What is the most reliable neighborhood in Salento for digital nomads and remote workers?
The area within two blocks of the main plaza, particularly east along Calle 3 and Calle 5 toward the Armenia road, is the most reliable. These streets have the highest concentration of cafés with repeaters and dedicated power outlets. The La Explanada neighborhood uphill from the plaza is quieter but has fewer total options, with El Rincón del Café being the standout.
How easy is it to find cafes with ample charging sockets and reliable power backups in Salento?
It is possible but not guaranteed. Of the roughly 15 to 20 operating cafés in central Salento, fewer than half have multiple accessible power outlets for customers. Backup power solutions are rare; Brunch de la Sierra and two or three other locations have generators. Most depend on the municipal grid, which can be unstable during heavy rain. Bringing your own power bank is strongly recommended.
Are there good 24/7 or late-night co-working spaces available in Salento?
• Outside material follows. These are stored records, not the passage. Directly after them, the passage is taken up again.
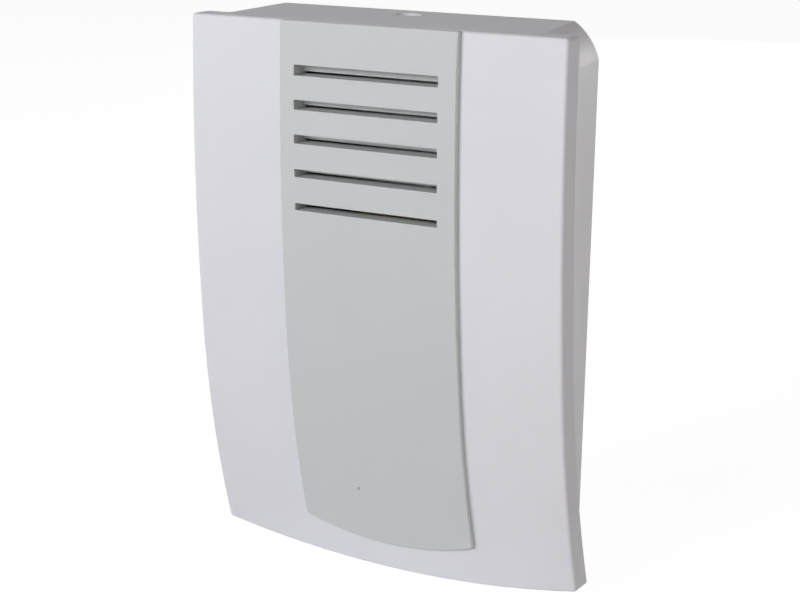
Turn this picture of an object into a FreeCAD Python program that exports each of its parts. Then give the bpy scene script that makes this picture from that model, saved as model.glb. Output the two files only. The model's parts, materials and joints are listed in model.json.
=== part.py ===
"""Two-tone door chime: a wall-mounted doorbell with a pull-off cover.

Millimetres. X points right as seen from the front, Y points into the wall and Z points up.
The wall is the plane y = 0. Distances in front of the wall are called out, so y = -out.
The origin is on the back face of the base plate, at the middle of the cover's height.
"""
import FreeCAD, Part
import math
import os

V = FreeCAD.Vector

# Shared clearances: between pieces that touch, between pressed pieces, and how far a cut runs past a face
fit_gap = 0.05
press_gap = 0.02
over = 1.0

# Cover: the front plate with its rim
cover_width = 130.0
cover_height = 178.8
bottom_bow = 7.0
plate_corner_radius = 1.2
cover_wall = 2.4
rim_depth = 7.6
cover_edge_rounding = 1.0
front_depth_at_top = 32.5
front_lean_deg = 2.4
upper_arc_radius = 815.0
upper_arc_length = 102.0
lower_arc_radius = 322.0
lower_arc_length = 82.0

# Cover: the body behind the rim, a little narrower at its lower end, with flattened round corners
body_side_inset_high = 5.3
body_side_inset_low = 7.4
body_bottom_inset = 3.4
body_top_rise = 1.2
body_corner_run = 8.2
body_corner_drop = 11.0
body_corner_bulge = 1.2
body_corner_shrink = 0.6
body_lead = 2.0
body_front_corner_radius = 10.0
cover_travel = 60.0

# Grey front panel and its sound slots
panel_width = 61.8
panel_proud = 1.7
panel_bottom_margin = 8.9
panel_bow = 5.4
panel_corner_radius = 1.2
panel_top_corner_radius = 0.3
panel_edge_rounding = 0.5
panel_seat_gap = 0.05
slot_count = 5
slot_margin_left = 5.3
slot_margin_right = 6.3
slot_pitch = 10.69
first_slot_drop = 13.3
first_slot_height = 3.3
slot_height_step = 0.27
slot_depth = 5.4
slit_height = 0.8
collar_wall = 1.2
window_clearance = 0.5
dimple_radius = 0.6
dimple_depth = 0.4
dimple_offset = -8.4
dimple_rise = 13.7
panel_peg_radius = 1.4
panel_peg_inset = 4.5
panel_peg_drop = 8.0
panel_peg_rise = 14.0
panel_peg_tail = 1.8
panel_clip_radius = 3.2
panel_clip_thickness = 0.7

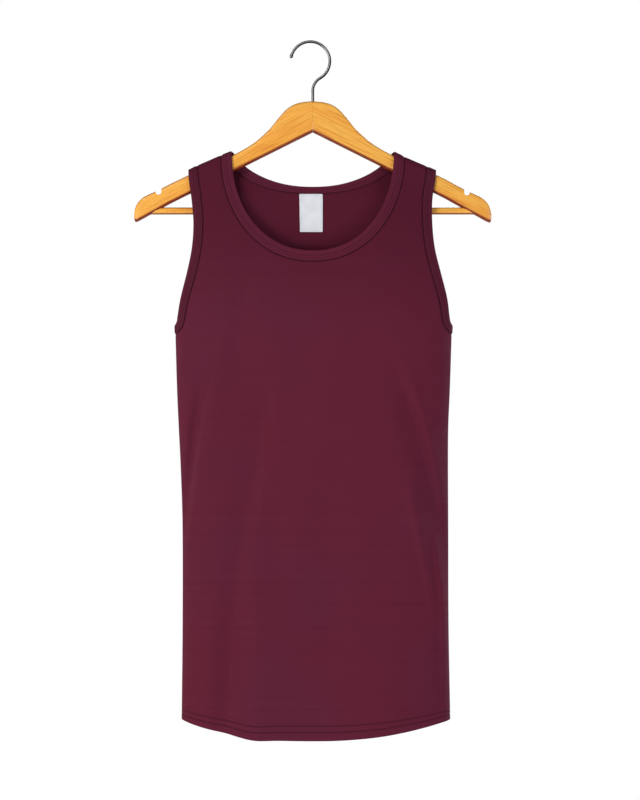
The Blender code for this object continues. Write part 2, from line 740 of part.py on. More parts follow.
bar_mesh = bpy.data.meshes.new("trouser_bar")
bar_work = bmesh.new()
bmesh.ops.create_cone(bar_work, cap_ends=True, segments=BAR_SIDES, radius1=BAR_DIAMETER / 2,
                      radius2=BAR_DIAMETER / 2, depth=2 * BAR_HALF_LENGTH)
bar_work.to_mesh(bar_mesh)
bar_work.free()
bar_mesh.materials.append(VARNISHED_WOOD)
trouser_bar = bpy.data.objects.new("trouser_bar", bar_mesh)
trouser_bar.rotation_euler = (0.0, math.pi / 2, 0.0)
trouser_bar.location = (0.0, 0.0, -BAR_DROP)
bpy.context.scene.collection.objects.link(trouser_bar)


def hook_route():
    """Middle of the wire: straight shank, a bend to the right, then the round."""
    centre = (HOOK_CENTRE_ACROSS, -(HOOK_RADIUS - WIRE_DIAMETER / 2))
    lead = (centre[0] + HOOK_RADIUS * math.cos(HOOK_LEAD_ANGLE),
            centre[1] + HOOK_RADIUS * math.sin(HOOK_LEAD_ANGLE))
    turn = -HOOK_LEAD_ANGLE
    bend_radius = lead[0] / (1.0 - math.cos(turn))
    bend_low = lead[1] - bend_radius * math.sin(turn)
    route = [(0.0, -SHANK_BOTTOM_DROP), (0.0, (bend_low - SHANK_BOTTOM_DROP) / 2)]
    for step in range(HOOK_BEND_STEPS + 1):
        angle = math.pi - turn * step / HOOK_BEND_STEPS
        route.append((bend_radius + bend_radius * math.cos(angle),
                      bend_low + bend_radius * math.sin(angle)))
    for step in range(1, HOOK_ROUND_STEPS + 1):
        share = step / HOOK_ROUND_STEPS
        angle = HOOK_LEAD_ANGLE + (HOOK_END_ANGLE - HOOK_LEAD_ANGLE) * share
        route.append((centre[0] + HOOK_RADIUS * math.cos(angle),
                      centre[1] + HOOK_RADIUS * math.sin(angle)))
    return route


hook_curve = bpy.data.curves.new("hook", "CURVE")
hook_curve.dimensions = "3D"
hook_curve.bevel_depth = WIRE_DIAMETER / 2
hook_curve.bevel_resolution = 2
hook_curve.use_fill_caps = True
hook_points = hook_route()
hook_spline = hook_curve.splines.new("POLY")
hook_spline.points.add(len(hook_points) - 1)
for number, (x, z) in enumerate(hook_points):
    hook_spline.points[number].co = (x, 0.0, z, 1.0)
hook_spline.points[-2].radius = HOOK_TIP_SWELL
hook_spline.points[-1].radius = HOOK_TIP_END
hook_curve.materials.append(BRIGHT_STEEL)
hook = bpy.data.objects.new("hook", hook_curve)
bpy.context.scene.collection.objects.link(hook)
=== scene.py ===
"""A sleeveless performance shirt on a wooden hanger, dressed for the render.

Metres, +Z up, the shirt's front towards -Y. The origin is where the hook rests on its
rail. "drop" is a distance below it. Cloth is worked out on itself: "reach" is the way
from the middle of the front or back, measured along the cloth, and "height" is minus
the drop, measured on along the cloth where a strap turns over the hanger.
"""
import math

import bmesh
import bpy
import numpy as np
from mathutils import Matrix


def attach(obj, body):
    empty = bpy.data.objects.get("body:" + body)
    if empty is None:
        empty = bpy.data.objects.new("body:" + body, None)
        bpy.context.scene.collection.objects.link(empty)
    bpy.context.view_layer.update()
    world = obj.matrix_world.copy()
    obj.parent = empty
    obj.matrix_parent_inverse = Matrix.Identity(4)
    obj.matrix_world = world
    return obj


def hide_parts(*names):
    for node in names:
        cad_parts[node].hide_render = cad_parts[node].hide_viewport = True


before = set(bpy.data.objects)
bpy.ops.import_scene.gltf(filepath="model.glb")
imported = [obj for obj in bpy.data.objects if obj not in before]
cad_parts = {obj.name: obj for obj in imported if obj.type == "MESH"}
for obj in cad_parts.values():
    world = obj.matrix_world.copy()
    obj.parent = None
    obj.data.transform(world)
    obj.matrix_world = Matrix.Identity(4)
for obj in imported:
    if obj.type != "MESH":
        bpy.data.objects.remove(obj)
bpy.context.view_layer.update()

# ------------------------------------------------------------------ studio
# A white, softly lit studio: the camera sees pure white, and the object is lit by a
# paler sky that dims behind it, by seven soft lamps and by the floor's bounce.
CAMERA_AWAY = 3.0               # in front of the hanger's middle plane
CAMERA_ACROSS = 0.0090
CAMERA_HEIGHT = -0.4448
PICTURE_HEIGHT = 0.9972         # how much of the hanger's plane the picture shows
FILM_HEIGHT = 36.0              # millimetres
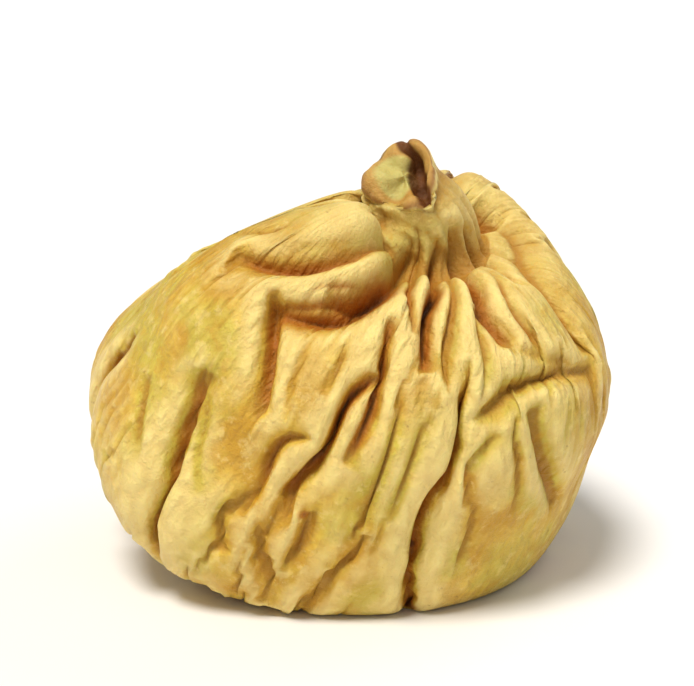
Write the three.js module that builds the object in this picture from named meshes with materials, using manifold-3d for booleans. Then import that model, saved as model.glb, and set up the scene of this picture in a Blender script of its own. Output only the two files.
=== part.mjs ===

No. Salento does not currently have a dedicated 24/7 or late-night co-working space. Most cafés close by 7:00 or 8:00 PM. Some hostels like Tralala or La Eliana offer shared work areas accessible to guests until 10:00 or 11:00 PM, but these are hostel lounges, not professional co-working facilities. For late work, your hotel or Airbnb room with a local SIM hotspot is the most dependable setup.
Is Salento expensive to visit? Give a realistic daily budget breakdown for mid-tier travelers.
A mid-tier daily budget in Salento runs approximately 120,000 to 180,000 Colombian pesos, or roughly 30 to 45 USD at current exchange rates. This includes a private hostel room or boutique hotel at 60,000 to 100,000 pesos, two meals at local restaurants for about 30,000 to 50,000 pesos, one or two coffees and a snack for 10,000 to 15,000 pesos, and a Cocora Valley jeep tour for 10,000 to 15,000 pesos. Transport between Salento and the nearest cities, Armenia or Pereira, adds about 15,000 to 25,000 pesos per one-way bus ticket if your itinerary requires it.